At the start of each shift, product quality looked acceptable. After a few hours, the operators saw a familiar pattern. Product near the center of the belt remained reasonably well frozen, but cubes closer to the sides began showing more variation. Some pieces were slightly soft, and some stuck together more than the customer specification allowed. At the same time, the freezer pressure drop kept increasing, which pointed to growing frost accumulation on the existing coil.
The original coil had relatively tight fin spacing and had been selected with limited allowance for moisture carryover from the blanching and conveying stages. In practice, that meant the coil delivered enough cooling early on, but its airflow stability dropped too quickly as frost formed. The plant was compensating by shortening runs and increasing defrost frequency, which reduced total daily throughput.
A replacement IQF coil was designed with wider fin spacing, a more suitable circuit arrangement, and improved airside distribution for the tunnel width. The casing and drain section were also reviewed to make cleaning and moisture drainage more effective. The revised coil was matched to the existing refrigeration system and operating temperature, so the upgrade focused on practical thermal behavior rather than simply adding nominal capacity.
After the change, the plant reported more stable performance through the production window. Frost buildup still occurred, as expected in this type of application, but airflow decline was slower and more predictable. Product separation improved, and the line did not need as many interruptions for corrective action. Most importantly, the processor was able to maintain more consistent freezing quality across the belt and extend effective operating time between defrost cycles.
The lesson from that project was straightforward. The problem was not only “insufficient cooling.” It was the relationship between moisture load, fin spacing, airflow uniformity, and real operating duration. Once the coil was selected around actual production conditions, not only nameplate duty, the freezer performed better.
A good IQF coil for sweet potatoes starts with good application data.
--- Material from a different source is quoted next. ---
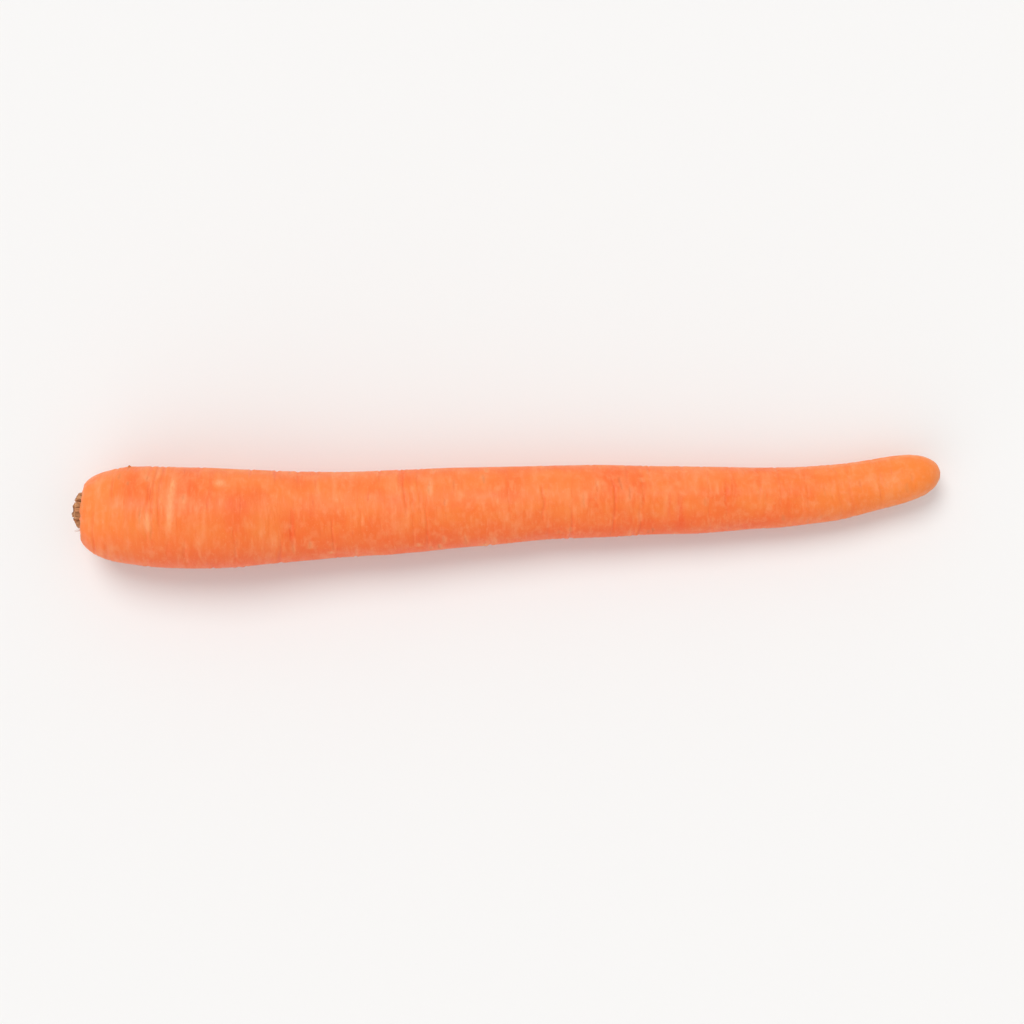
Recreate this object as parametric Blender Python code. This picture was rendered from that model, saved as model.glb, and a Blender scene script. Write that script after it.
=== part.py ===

The more realistic the input, the better the result. The most useful information usually includes product type, cut size, hourly throughput, incoming product temperature, target discharge temperature, refrigerant, evaporating temperature, room or tunnel layout, and preferred defrost method.
It also helps to know whether the product is raw, blanched, pre-fried, or surface-treated in any way. These details influence moisture load, freezing behavior, and frost tendency more than many people assume.
Individual Quick Freezing coils for sweet potatoes need to do more than provide cold air. They have to support stable production, protect product quality, and handle frost in a realistic way. When the coil is chosen only by capacity on paper, processors often end up dealing with uneven freezing, shorter run times, and unnecessary downtime. When the design reflects the actual product and process, the freezer becomes easier to operate and the final frozen sweet potatoes come out more consistent.
For sweet potato processors, the right IQF coil is not a minor accessory. It is one of the parts that quietly determines whether the line runs well every day or keeps asking for attention.